------ Material provided
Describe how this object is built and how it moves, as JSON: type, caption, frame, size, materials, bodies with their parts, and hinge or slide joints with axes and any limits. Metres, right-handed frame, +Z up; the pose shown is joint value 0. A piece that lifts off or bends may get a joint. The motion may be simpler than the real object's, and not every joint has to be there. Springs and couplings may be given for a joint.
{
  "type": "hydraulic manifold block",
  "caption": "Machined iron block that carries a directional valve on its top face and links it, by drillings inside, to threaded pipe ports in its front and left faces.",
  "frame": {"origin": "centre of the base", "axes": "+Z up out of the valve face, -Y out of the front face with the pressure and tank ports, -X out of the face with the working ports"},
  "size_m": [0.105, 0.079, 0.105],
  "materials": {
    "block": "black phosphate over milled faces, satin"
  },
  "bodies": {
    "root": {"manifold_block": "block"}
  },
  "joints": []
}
------------
• Aim
Working from the material above, retype it in its entirety without change.

• Correct answer
Describe how this object is built and how it moves, as JSON: type, caption, frame, size, materials, bodies with their parts, and hinge or slide joints with axes and any limits. Metres, right-handed frame, +Z up; the pose shown is joint value 0. A piece that lifts off or bends may get a joint. The motion may be simpler than the real object's, and not every joint has to be there. Springs and couplings may be given for a joint.
{
  "type": "hydraulic manifold block",
  "caption": "Machined iron block that carries a directional valve on its top face and links it, by drillings inside, to threaded pipe ports in its front and left faces.",
  "frame": {"origin": "centre of the base", "axes": "+Z up out of the valve face, -Y out of the front face with the pressure and tank ports, -X out of the face with the working ports"},
  "size_m": [0.105, 0.079, 0.105],
  "materials": {
    "block": "black phosphate over milled faces, satin"
  },
  "bodies": {
    "root": {"manifold_block": "block"}
  },
  "joints": []
}